With plenty of time on his hands, and faced with a task that is truly challenging, Frank announces his intent to swim the English Channel. Once they get over their initial shock, his friends agree to aid in his training regimen, talking daily swims in cold weather, hiking, and so on.
The writer Alex Rose tries to alternate comic scenes with more serious ones, but the humor, jokes, and sermon are all overly familiar. First-time feature helmer Gaby Dellal tries to brighten things up with faster speed during the raining sessions, but her staging of the family seasons is earnest and often dreary.

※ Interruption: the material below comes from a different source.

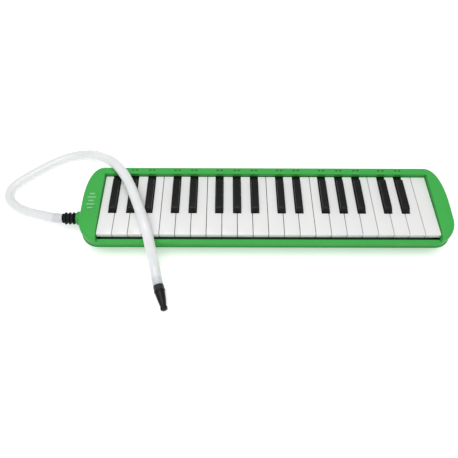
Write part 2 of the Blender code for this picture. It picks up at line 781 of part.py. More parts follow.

In moments, realizing that her story is just a variation of what has become a British sub-genre, made more for export (particularly US viewers) than local consumption, she goes for easy laughs and also panders (perhaps subconsciously or unconsciously) to her characters, most of which are stereotypes if not outright caricatures.

Mullan, who two years ago directed the tougher and superior The Magdalene Sisters, which won several prizes at the Venice Festival (and before that Orphans), is a solid, down-to-earth actor and his realistic performance slightly elevates the proceedings. Looking his age and exhibiting natural virility, Mullan actually projects the image of a man who could swim the Channel.

Blethyn, in a blessedly understated performance (after overacting for half a decade), doesn’t have much to do but be supportive; she is granted the customary reaction shots during the various family crises. Blethyn nails one scene with Frank, in which she discloses her professional held-in-secret ambition, thus achieving equality with Frank, who has kept her in the dark about his plan. Clearly, having been married for three decades, they are partners who can’t hold secrets or fool each other, not for too long.

As Frank’s chums, McGinley, Boyd and Cook provide much needed color and comic relief, and so does Chan (Benedict Wong), an Asian fish-and-chips shop owner, who joins Team Frank during his training. Jamie Sives (from Wilbur Wants to Kill Himself) is effective as the surviving son who’s discriminated against by his father and whose love he seeks at all costs.

The film is nicely shot by cinematographer David Johnson, who gives the saga the right look to go along with its changing moods. Overcast skies turning into bright and sunny ones convey the characters’ alternating depressing and cheerful nature.

Though On A Clear Day is only 94 minute long, you feel every minute of it, even if you’re slightly rewarded at the end of Frank’s predictable odyssey.